Concerns are mounting over India’s stock market as a slowdown in corporate earnings deepens, putting pressure on Prime Minister Narendra Modi’s efforts to boost growth.
Major banks like Citigroup Inc. and HSBC Holdings Plc have revised profit forecasts downward following disappointing earnings from top Indian companies such as Adani Enterprises Ltd. and Tata Motors Ltd. Analysts at JM Financial Ltd. project that the NSE Nifty 50 Index will see less than 5% earnings growth this fiscal year, the slowest since the pandemic. Some experts even believe this estimate may be overly optimistic.
Adding to the challenges are uncertainties in the global landscape, particularly due to US President Donald Trump’s tariff policies which are causing fluctuations in the dollar. Despite the recent announcement of a record $11.5 billion in tax cuts by Modi’s government, there are doubts as to whether this will be sufficient to counter these headwinds and revive earnings.
The economic slowdown in India has been a key factor contributing to the dismal earnings outlook. The government has lowered its growth forecast for the fiscal year, reflecting a deceleration in the once robust growth momentum.

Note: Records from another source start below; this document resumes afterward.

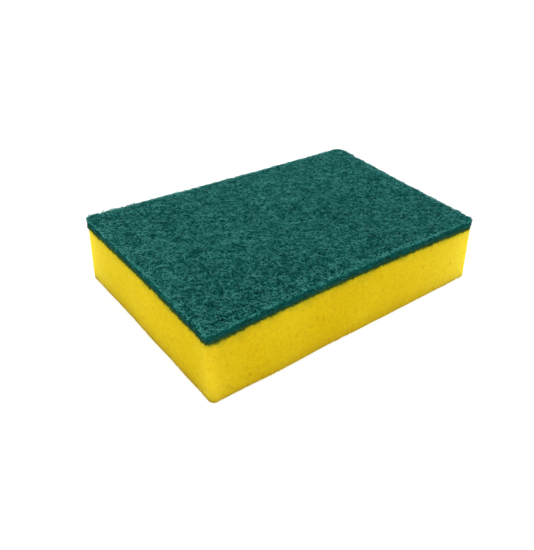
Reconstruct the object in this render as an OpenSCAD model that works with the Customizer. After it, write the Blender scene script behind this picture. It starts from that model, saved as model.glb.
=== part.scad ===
// Cleaning sponge: a block of open-cell foam with a slab of scouring fibre bonded to its top.
// Millimetres, +Z up. The origin is the centre of the foam's underside, X runs along the length.

/* [Foam block] */
// Length of the foam, end to end between its corners
foam_length = 110; // [70:1:180]
// Width of the foam, side to side between its corners
foam_width = 70; // [45:1:120]
// Height of the foam under the pad
foam_height = 20; // [10:0.5:45]
// Radius of the foam's upright corners
foam_corner_r = 2; // [1:0.5:8]

/* [Scouring pad] */
// Thickness of the fibre slab
pad_thickness = 3.5; // [2:0.5:10]
// How far the slab stands out past the foam all round
pad_overhang = 0.5; // [0.1:0.1:2]
// Radius of the slab's upright corners
pad_corner_r = 2; // [1:0.5:8]

/* [Cut edges] */
// How far the middle of each long side is drawn in, because foam is squeezed as it is cut
long_side_hollow = 0.6; // [0.2:0.1:2]
// How far the middle of each end is drawn in
end_hollow = 0.3; // [0.1:0.1:2]
// Straight run of a side between each rounded corner and the start of its hollow
corner_land = 1; // [0.5:0.5:5]

/* [Hidden] */

// The slab follows the foam's outline with the same step out on every side
pad_length = foam_length + 2 * pad_overhang;
pad_width = foam_width + 2 * pad_overhang;

// Enough facets for a shallow arc that spans a whole side
hollow_facets = 720;
corner_facets = 48;

// Radius of the circle whose arc over this chord is this deep
function hollow_radius(chord, depth) = (chord * chord / 4 + depth * depth) / (2 * depth);

// Rectangle with rounded corners, centred on the origin
module rounded_rectangle(length, width, corner_r) {
    square([length - 2 * corner_r, width], center = true);
    square([length, width - 2 * corner_r], center = true);
    for (side_x = [-1, 1], side_y = [-1, 1])
        translate([side_x * (length / 2 - corner_r), side_y * (width / 2 - corner_r)])
            circle(r = corner_r, $fn = corner_facets);
}

// Outline of a slab that was cut while it was squeezed: each side is a shallow hollow arc
module cut_outline(length, width, corner_r) {
    straight_ends = 2 * (corner_r + corner_land);
    long_r = hollow_radius(length - straight_ends, long_side_hollow);
    end_r = hollow_radius(width - straight_ends, end_hollow);
    difference() {
        rounded_rectangle(length, width, corner_r);
        for (side = [-1, 1]) {
            translate([0, side * (width / 2 - long_side_hollow + long_r)])
                circle(r = long_r, $fn = hollow_facets);
            translate([side * (length / 2 - end_hollow + end_r), 0])
                circle(r = end_r, $fn = hollow_facets);
        }
    }
}

// The foam stands on the ground plane, with square edges at its bottom and its top
module foam_block() {
    color("gold")
        linear_extrude(height = foam_height)
            cut_outline(foam_length, foam_width, foam_corner_r);
}

// The slab is bonded over the foam's whole top, so it starts at the height where the foam ends
module scouring_pad() {
    color("darkslategray")
        translate([0, 0, foam_height])
            linear_extrude(height = pad_thickness)
                cut_outline(pad_length, pad_width, pad_corner_r);
}

foam_block();
scouring_pad();
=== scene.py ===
# %% [markdown]
# # A cleaning sponge: foam below, scouring fibre on top
#
# The real object is made of two slabs. The lower one is yellow polyurethane foam, full of tiny open
# cells. The upper one is a mat of tangled nylon fibres, dyed green, with abrasive resin on them. The
# two are bonded over a whole face and then cut to size together, so they share one outline.
#
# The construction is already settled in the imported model: it gives each slab's place and size. This
# lesson gives both their looks, in metres, around that fixed frame.

import math

import bpy
import numpy as np
from mathutils import Matrix, Vector, kdtree


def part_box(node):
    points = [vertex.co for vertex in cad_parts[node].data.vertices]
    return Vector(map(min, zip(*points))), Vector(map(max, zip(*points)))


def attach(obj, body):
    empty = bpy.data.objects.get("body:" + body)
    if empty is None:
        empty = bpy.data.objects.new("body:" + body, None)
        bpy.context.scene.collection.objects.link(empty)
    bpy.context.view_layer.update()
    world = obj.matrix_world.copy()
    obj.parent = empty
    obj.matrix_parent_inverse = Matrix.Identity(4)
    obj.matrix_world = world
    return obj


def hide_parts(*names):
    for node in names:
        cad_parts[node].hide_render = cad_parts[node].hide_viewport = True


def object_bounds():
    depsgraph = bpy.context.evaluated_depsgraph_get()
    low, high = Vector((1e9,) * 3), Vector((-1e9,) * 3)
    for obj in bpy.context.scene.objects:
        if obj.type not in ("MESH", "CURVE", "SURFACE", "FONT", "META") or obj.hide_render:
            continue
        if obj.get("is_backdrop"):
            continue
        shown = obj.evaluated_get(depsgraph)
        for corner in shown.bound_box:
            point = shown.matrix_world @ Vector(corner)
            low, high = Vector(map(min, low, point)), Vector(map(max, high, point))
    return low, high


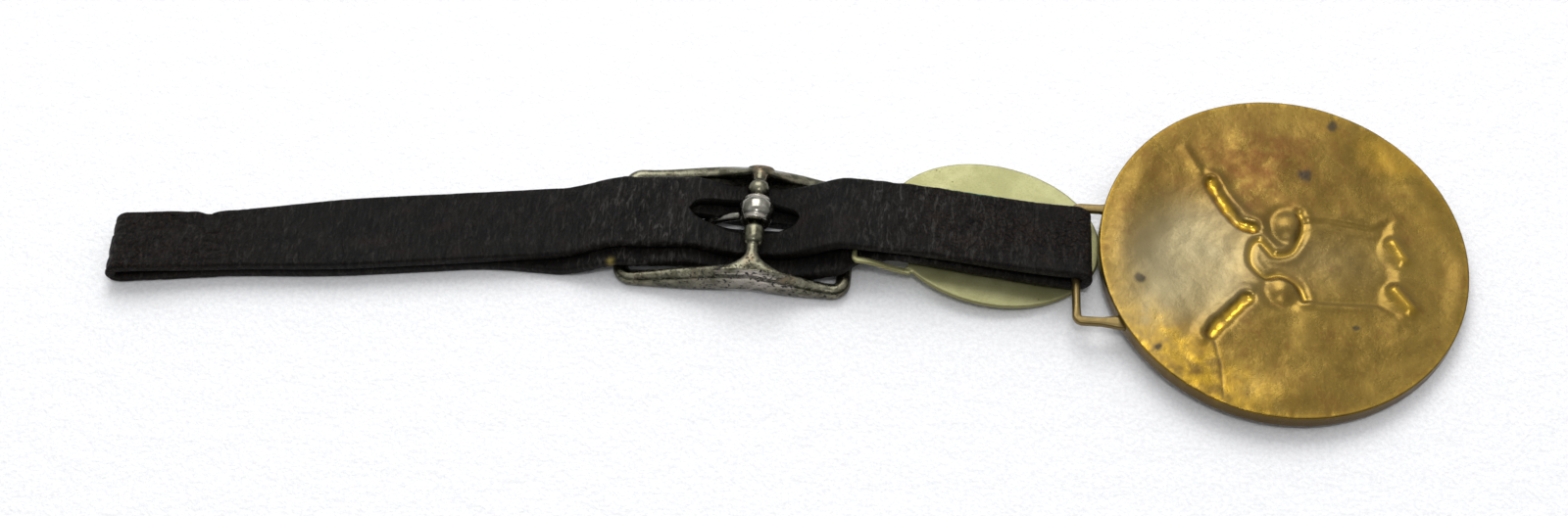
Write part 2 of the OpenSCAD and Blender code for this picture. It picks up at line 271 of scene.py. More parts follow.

Earnings for the last quarter are expected to show just a 4.4% year-on-year increase, marking the third consecutive quarter of single-digit growth. Out of the companies in the Nifty 50 index that have reported earnings so far, nearly half have missed estimates.
The poor earnings reports have led to stock declines for companies like Tata Motors and Maruti Suzuki India. Tata Motors, in particular, saw its shares plummet over 7% after a significant drop in net income. Adani Enterprises also experienced a more than 5% intraday drop after reporting a substantial decline in quarterly profit.
This earnings slump comes at a time when the Indian stock market is struggling to find support, with over $600 billion in market value wiped out since a peak in late September. Foreign investors have been pulling out funds, with a record streak of daily withdrawals observed in recent days.
While there are hopes that the positive effects of the tax cuts will eventually boost consumer spending and support profitability, the current sentiment remains cautious. Corporate executives continue to express concerns about weak demand, with references to a “slowdown” in earnings calls hitting the highest level since the pandemic.
Looking ahead, there is anticipation that consumer firms, which make up a significant portion of the main index, will drive earnings growth in the next fiscal year. However, uncertainties persist, and it remains to be seen how much of an impact the tax savings will have on overall earnings growth.
For now, India’s equity market remains in a challenging position, with expectations for a turnaround hinging on a combination of domestic factors and global developments.